This week we’ve got the first (and only) double feature of our series celebrating the 40 greatest stories ever published in D Magazine. Together they recount the scandalous lives of wealthy Fort Worth socialites Priscilla and T. Cullen Davis. One night in 1976, someone entered the mansion of the estranged couple and killed Priscilla’s 12-year-old daughter and live-in lover, as well as wounded two others, including Priscilla herself. Each of the surviving eyewitnesses said Cullen was the perpetrator.
The trial was just about to begin at the time Tom Stephenson’s March 1977 story was published. Ultimately, Cullen was acquitted of the murder of his stepdaughter, but that wasn’t the end of his legal troubles. An FBI sting operation resulted in incriminating tapes in which Cullen was heard arranging to have the presiding judge and witnesses in his murder trial killed. But his defense attorney again managed to argue that Cullen had been framed, and he got off.
The story of the multimillionaire who once famously hosted a screening of Deep Throat in a Winnebago at the Colonial golf tournament then took an odd turn. As told in Allen Pusey’s December 1980 piece, Cullen became a devout evangelical Christian, under the influence of TV preacher James Robison. Though there were those who doubted the sincerity of Cullen’s conversion, saying that he was only interested in restoring his public image, when Skip Hollandsworth caught up with Cullen for Texas Monthly in 2000, the infamous fellow was still attending church each Sunday and reading his Bible regularly. He also was living in Colleyville and selling skin cream for a living, his fortune having dwindled throughout the 1980s to the point where he had to declare bankruptcy. He’s now 81.
Priscilla’s wrongful death suit against Cullen ended in a hung jury in 1986. He was never tried for the other murder committed that tragic night in 1976, that of Priscilla’s boyfriend, Stan Farr. The entire story has been told in several books, including Blood Will Tell by Gary Cartwright; Final Justice: The True Story of the Richest Man Ever Tried for Murder by Steven Naifeh and Gregory White Smith; and Texas vs. Davis by Mike Cochran, which was excerpted in D in 1980. It was also made into a TV miniseries, called Texas Justice, in 1995. Heather Locklear played Priscilla.

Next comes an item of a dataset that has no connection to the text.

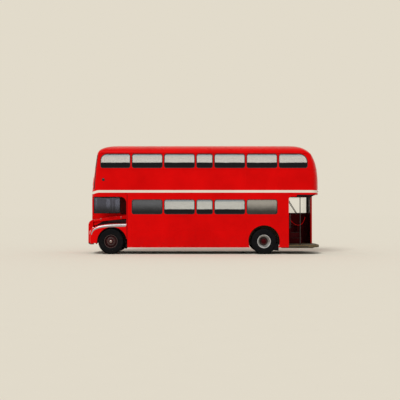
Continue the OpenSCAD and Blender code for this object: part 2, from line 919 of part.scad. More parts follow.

After their divorce, in which Cullen won ownership of their Fort Worth home, Priscilla ended up moving to Dallas. By the 1990s, her money was mostly gone and she was living in a one-bedroom apartment in Oak Lawn. When her daughter ran into trouble with drugs, she took on the responsibility of raising her own granddaughter. She died of breast cancer in February 2001 — not long after a report surfaced in the Star-Telegram in which Cullen’s father-in-law admitted paying off an investigator of the Tarrant County District Attorney’s office during the 1977 trial.
As for the mansion where the bloody events took place, subsequent owners tried to capitalize on its notoriety by turning it into a restaurant, but those ventures failed. Then it was a church for awhile. But today it’s a special-events venue called Stonegate Mansion. Can you imagine a more perfect spot for a wedding?